I have a few. I paid $77 each delivered overnight for an adult pair (about 3+ inch) about 2 years ago. After 10 months I lost one so I added another 3 about 2 inches for which I paid $60 each delivered. They live in my 'Yipes Stripes" pleco tank along with a couple of queen arabs, a pair of L-134 and a pair of L-333 plus an SAE and a few cardinals. Tank has extensive rock work, driftwood and plants as well a decent current. I keep it at about 83 degrees, and the pH is 7.4, GH 6d and KH 5d.

There are currently 2 AquaBid auctions for zebras- both are at $100+ now. 
http://www.aquabid.com/


----------



## Fishnut2 (Jan 18, 2005)

I'm trying to learn how to breed zebras. I have raised a few, and sold them on Aquabid. Please don't PM me for any...as they will go on Aquabid when (and if) they become available. I'm not being rude. I'm just trying avoid a bunch of requests, I can't fill.

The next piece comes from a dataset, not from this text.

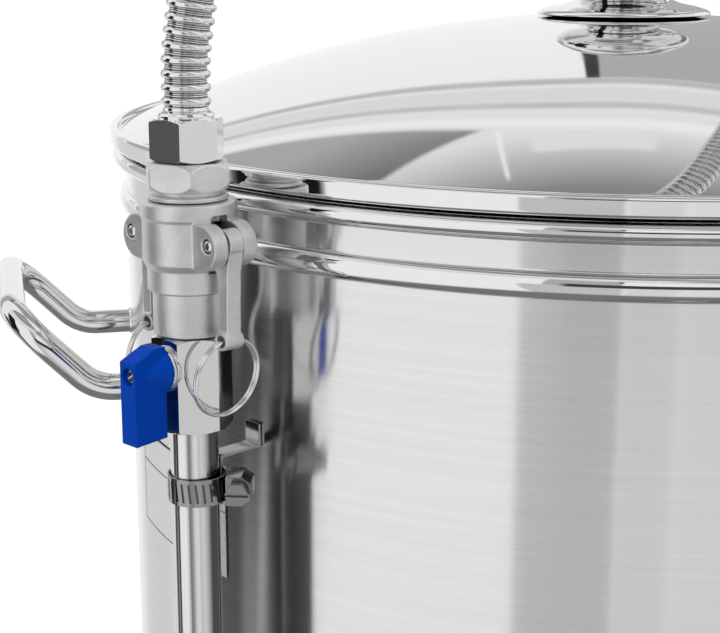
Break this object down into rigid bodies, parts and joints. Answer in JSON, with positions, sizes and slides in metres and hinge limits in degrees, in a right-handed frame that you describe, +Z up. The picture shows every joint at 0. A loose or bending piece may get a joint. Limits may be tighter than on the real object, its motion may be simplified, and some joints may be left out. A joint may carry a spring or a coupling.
{
  "type": "brew kettle",
  "caption": "round stainless electric brew kettle with domed lid, loop handles, pumped recirculation riser with cam-lock, arched hose, drain tap and control box",
  "frame": {"origin": "middle of the base plate's underside, on the kettle's axis", "axes": "+Z up the kettle's axis; -Y is the front with the drain tap and controls; the loop handles are at -X and +X"},
  "size_m": [0.5048, 0.4728, 0.788],
  "materials": {
    "base_housing": "fine horizontal brushing",
    "base_plate": "black moulded plastic",
    "basket_sieve": "fine horizontal brushing",
    "basket_stand": "fine horizontal brushing",
    "basket_wall": "fine horizontal brushing",
    "button_heat": "light moulded plastic",
    "button_minus": "light moulded plastic",
    "button_plus": "light moulded plastic",
    "button_pump": "light moulded plastic",
    "cam_arm_left": "satin investment-cast stainless steel",
    "cam_arm_right": "satin investment-cast stainless steel",
    "cam_pin_left": "polished stainless steel",
    "cam_pin_right": "polished stainless steel",
    "camlock_adapter": "satin investment-cast stainless steel",
    "camlock_coupler": "satin investment-cast stainless steel",
    "camlock_gasket": "matt rubber",
    "clamp_band": "polished stainless steel",
    "clamp_housing": "polished stainless steel",
    "clamp_screw": "polished stainless steel",
    "control_board": "green laminate",
    "control_box": "black moulded plastic",
    "display_window": "smoked clear plastic",
    "foot_back_left": "matt rubber",
    "foot_back_right": "matt rubber",
    "foot_front_left": "matt rubber",
    "foot_front_right": "matt rubber",
    "handle_left": "fine horizontal brushing",
    "handle_right": "fine horizontal brushing",
    "handle_screw": "polished stainless steel",
    "heating_element": "fine horizontal brushing",
    "hose_nipple": "satin investment-cast stainless steel",
    "hose_nut": "polished stainless steel",
    "kettle_shell": "fine horizontal brushing",
    "knob_base": "polished stainless steel",
    "knob_cap": "polished stainless steel",
    "lid_dome": "polished stainless steel",
    "lid_rim": "polished stainless steel",
    "lid_screw": "polished stainless steel",
    "pipe_bracket": "fine horizontal brushing",
    "power_inlet": "black moulded plastic",
    "pull_ring_left": "polished stainless steel",
    "pull_ring_right": "polished stainless steel",
    "pump_impeller": "light moulded plastic",
    "pump_inlet_tube": "polished stainless steel",
    "pump_motor": "black moulded plastic",
    "pump_volute": "black moulded plastic",
    "recirculation_hose": "polished stainless steel",
    "recirculation_pipe": "fine horizontal brushing",
    "return_elbow": "polished stainless steel",
    "return_nut": "polished stainless steel",
    "rocker_switch": "black moulded plastic",
    "tap_ball": "polished stainless steel",
    "tap_body": "satin investment-cast stainless steel",
    "tap_grip": "blue vinyl",
    "tap_lever": "polished stainless steel",
    "temperature_probe": "polished stainless steel",
    "valve_ball": "polished stainless steel",
    "valve_body": "polished stainless steel",
    "valve_handle": "blue vinyl",
    "valve_washer": "polished stainless steel"
  },
  "bodies": {
    "kettle": {"base_housing": "base_housing", "base_plate": "base_plate", "basket_stand": "basket_stand", "cam_pin_left": "cam_pin_left", "cam_pin_right": "cam_pin_right", "camlock_adapter": "camlock_adapter", "camlock_coupler": "camlock_coupler", "camlock_gasket": "camlock_gasket", "clamp_band": "clamp_band", "clamp_housing": "clamp_housing", "clamp_screw": "clamp_screw", "control_board": "control_board", "control_box": "control_box", "display_window": "display_window", "foot_back_left": "foot_back_left", "foot_back_right": "foot_back_right", "foot_front_left": "foot_front_left", "foot_front_right": "foot_front_right", "handle_left": "handle_left", "handle_right": "handle_right", "heating_element": "heating_element", "hose_nipple": "hose_nipple", "hose_nut": "hose_nut", "kettle_shell": "kettle_shell", "pipe_bracket": "pipe_bracket", "power_inlet": "power_inlet", "pump_inlet_tube": "pump_inlet_tube", "pump_motor": "pump_motor", "pump_volute": "pump_volute", "recirculation_hose": "recirculation_hose", "recirculation_pipe": "recirculation_pipe", "return_elbow": "return_elbow", "return_nut": "return_nut", "tap_body": "tap_body", "temperature_probe": "temperature_probe", "valve_body": "valve_body"},
    "lid": {"lid_dome": "lid_dome", "lid_rim": "lid_rim", "knob_base": "knob_base", "knob_cap": "knob_cap", "lid_screw": "lid_screw"},
    "recirc_valve": {"valve_ball": "valve_ball", "valve_washer": "valve_washer", "valve_handle": "valve_handle", "handle_screw": "handle_screw"},
    "cam_lever_right": {"cam_arm_right": "cam_arm_right"},
    "cam_lever_left": {"cam_arm_left": "cam_arm_left"},
    "ring_right": {"pull_ring_right": "pull_ring_right"},
    "ring_left": {"pull_ring_left": "pull_ring_left"},
    "drain_valve": {"tap_ball": "tap_ball", "tap_lever": "tap_lever", "tap_grip": "tap_grip"},
    "impeller": {"pump_impeller": "pump_impeller"},
    "rocker": {"rocker_switch": "rocker_switch"},
    "basket": {"basket_wall": "basket_wall", "basket_sieve": "basket_sieve"},
    "key_minus": {"button_minus": "button_minus"},
    "key_plus": {"button_plus": "button_plus"},
    "key_pump": {"button_pump": "button_pump"},
    "key_heat": {"button_heat": "button_heat"}
  },
  "joints": [
    {"name": "lid_lift", "type": "slide", "parent": "kettle", "child": "lid", "axis": [0, 0, 1], "range_m": [0, 0.05]},
    {"name": "recirc_valve_turn", "type": "hinge", "parent": "kettle", "child": "recirc_valve", "pos_m": [-0.19211, -0.12168, 0.597], "axis": [-0.8448, -0.5351, 0], "range_deg": [0, 90]},
    {"name": "cam_right_swing", "type": "hinge", "parent": "kettle", "child": "cam_lever_right", "pos_m": [-0.18199, -0.13765, 0.6385], "axis": [-0.8448, -0.5351, 0], "range_deg": [0, 95]},
    {"name": "cam_left_swing", "type": "hinge", "parent": "kettle", "child": "cam_lever_left", "pos_m": [-0.20222, -0.10571, 0.6385], "axis": [0.8448, 0.5351, 0], "range_deg": [0, 95]},
    {"name": "ring_right_swing", "type": "hinge", "parent": "cam_lever_right", "child": "ring_right", "pos_m": [-0.18215, -0.13739, 0.6077], "axis": [-0.8448, -0.5351, 0], "range_deg": [0, 75]},
    {"name": "ring_left_swing", "type": "hinge", "parent": "cam_lever_left", "child": "ring_left", "pos_m": [-0.20206, -0.10597, 0.6077], "axis": [0.8448, 0.5351, 0], "range_deg": [0, 75]},
    {"name": "tap_turn", "type": "hinge", "parent": "kettle", "child": "drain_valve", "pos_m": [0, -0.234, 0.155], "axis": [0, 0, -1], "range_deg": [0, 90]},
    {"name": "impeller_spin", "type": "hinge", "parent": "kettle", "child": "impeller", "pos_m": [-0.08026, -0.05083, 0.06], "axis": [0, 0, 1], "continuous": true},
    {"name": "rocker_tilt", "type": "hinge", "parent": "kettle", "child": "rocker", "pos_m": [0.041, -0.2225, 0.036], "axis": [1, 0, 0], "range_deg": [-14, 0]},
    {"name": "basket_lift", "type": "slide", "parent": "kettle", "child": "basket", "axis": [0, 0, 1], "range_m": [0, 0.04]},
    {"name": "press_minus", "type": "slide", "parent": "kettle", "child": "key_minus", "axis": [0, 1, 0], "range_m": [0, 0.0012], "stiffness_N_per_m": 400},
    {"name": "press_plus", "type": "slide", "parent": "kettle", "child": "key_plus", "axis": [0, 1, 0], "range_m": [0, 0.0012], "stiffness_N_per_m": 400},
    {"name": "press_pump", "type": "slide", "parent": "kettle", "child": "key_pump", "axis": [0, 1, 0], "range_m": [0, 0.0012], "stiffness_N_per_m": 400},
    {"name": "press_heat", "type": "slide", "parent": "kettle", "child": "key_heat", "axis": [0, 1, 0], "range_m": [0, 0.0012], "stiffness_N_per_m": 400}
  ]
}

This is an experiment with streaming video. Please let me know if this works :!: 
[stream:226c5d6686]http://www.fishnut2.com/coppermine/images/wmv.jpg[/stream:226c5d6686]
If it doesn't work...try:
http://www.fishnut2.com/ZebraMPEG.mpg


----------



## fishfreaks (Jan 19, 2005)

wow great pic! the streaming video does not work though


----------



## Fishnut2 (Jan 18, 2005)

Thanks Fishfreaks,
Back to the drawing board. It was worth a try!


----------



## shev (Jan 18, 2005)

Fishnut the second video, with the link works for me.....ewwwwwwww


----------



## fishfreaks (Jan 19, 2005)

ok it works now!!! and shev whats so ewwww


----------



## PlecoMan1234 (Mar 17, 2008)

I really want one bad but it seems i don't have the money. I do have an hi fin spotted pleco though he's not even that big though about 2 inches.


----------